Note how the decay of western growth rates is — with the exception of Ireland — universal, and how the United States is among the worst performers.

France exemplifies the social misery created by such economic stagnation, as shown by the CBN News video from 2015 below.

Can there be any question about the causes of populist revolt throughout the West?

How Dirigiste Elites Create Populist Uprisings

Why is it  the western dirigiste elites can not fundamentally understand the populist revolts? It is precisely because they are so wedded to their dirigisme. Dirigisme is any economic system in which the state exercises a strong directive influence over the allocation and investment of scarce economic resources. Because social and economic problems are so intertwined, this also means the state is usually considered the main tool to attack social problems as well. This definition is broad enough to include all socialist forms of government (e..g communism and fascism), as well as most of the so-called “mixed-economies” of the West. In the United States we call the resident dirigistes “progressives.”

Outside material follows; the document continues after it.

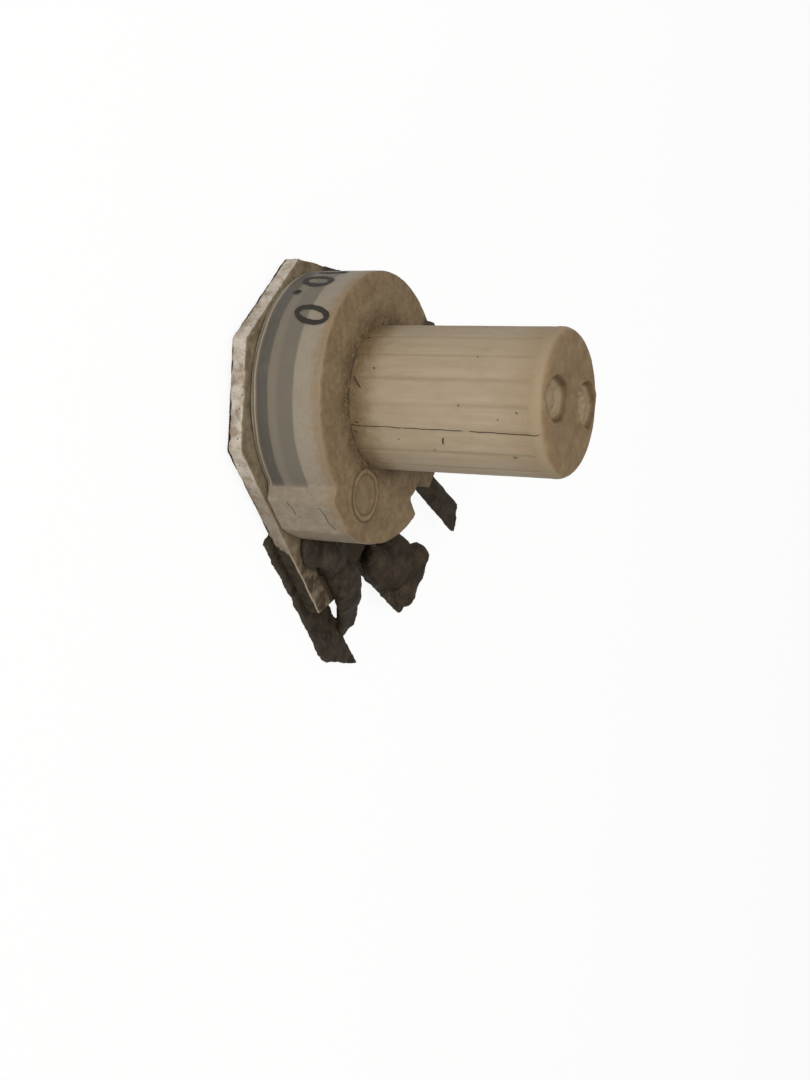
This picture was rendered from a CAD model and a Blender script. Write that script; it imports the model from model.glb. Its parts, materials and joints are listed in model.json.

The western elites have a hard time finding a way to handle populist revolts because they have a hard time even thinking — let alone believing — they are the ones creating the masses’ alienation. Instead, they make up fables that our problems are generated by free-markets and corporations. A typical dirigiste explanation for economic problems is the Keynesian doctrine of secular stagnation, which looks to free-market failures as the causes of economic stagnation. Yet, we have a plethora of explanations for a lack of growth in the straitjackets of government regulations and high taxes.

It is the elites who have created the almost universal western economic malaise. It is they who have perpetrated the fraud of multiculturalism. Unfortunately for all of us, believers in dirigisme not only tell all of us a big lie, but they tell that same lie to themselves all the time. This falsehood is that they can use the coercive power of government to solve social and economic problems without creating even worse problems as byproducts of their “solutions.” The problem with this deception is systems of interacting human beings are chaotic systems, and chaotic in the mathematical sense. What this means is the response of a system like the economy to government manipulation is usually unpredictable. The system’s reaction in fact is often very unpleasant for society. For example, the monetary policy of the Federal Reserve ( a U.S. federal government agency) in the early 1930s caused the Great Depression. The housing policies of the Clinton administration gave rise to the Great Recession of 2008-2009. Since they blamed greedy bankers and real estate investors for the Great Recession, the progressive reaction was to clamp down severe supervisory regulations on financial markets with the Dodd-Frank Act. The result of that was the virtual destruction of small community banks, among other ills. It also gave birth to a run-away rogue agency, the Consumer Financial Protection Bureau.

Western electorates continue to reject what the elites are trying to sell them. The latest rejection of the European establishment was the 2018 Italian general election on 4 March 2018. Although no party won an outright majority, the populist and Eurosceptic Five Star Movement was the biggest single party winner with a third of the vote. Nevertheless, a Right wing coalition called the League won 37% of the vote, and it does appear as if a coalition between the League and the Five Star Movement could form a coalition government. If such a coalition were arranged, it is quite possible Italy might withdraw from the European Union. Former Prime Minister Matteo Renzi’s center-Left coalition did poorly, garnering only 22.8% of the vote. According to the BBC, MENA immigration and the poorly performing economy were the two key issues of the election.

Writing about this and other recent European elections, Andrew Michta comments in the American Interest,

Yet again, a European electorate has handed down a vote of no-confidence in traditional parties, and yet again media headlines speak of elite shock. . . . In country after country, voters are continuing to flock to anti-establishment parties, to reject traditional brands, and to demand an end to business as usual. As elsewhere in Europe, the core political drivers in Italy are immigration fatigue and seething public anger over ineffective border policies that have strained the government’s ability to absorb newcomers while maintaining societal and cultural cohesion. In addition to immigration there are also enduring concerns about high unemployment and the anxiety amongst the anti-establishment that the Eurozone as currently structured may ultimately give Italy a starring role in Act Two of the “Greek economic tragedy.”

Dirigisme appears to have reached the limits of its possibilities. We need to find a new paradigm for ruling, one that takes into account the chaotic nature of human society.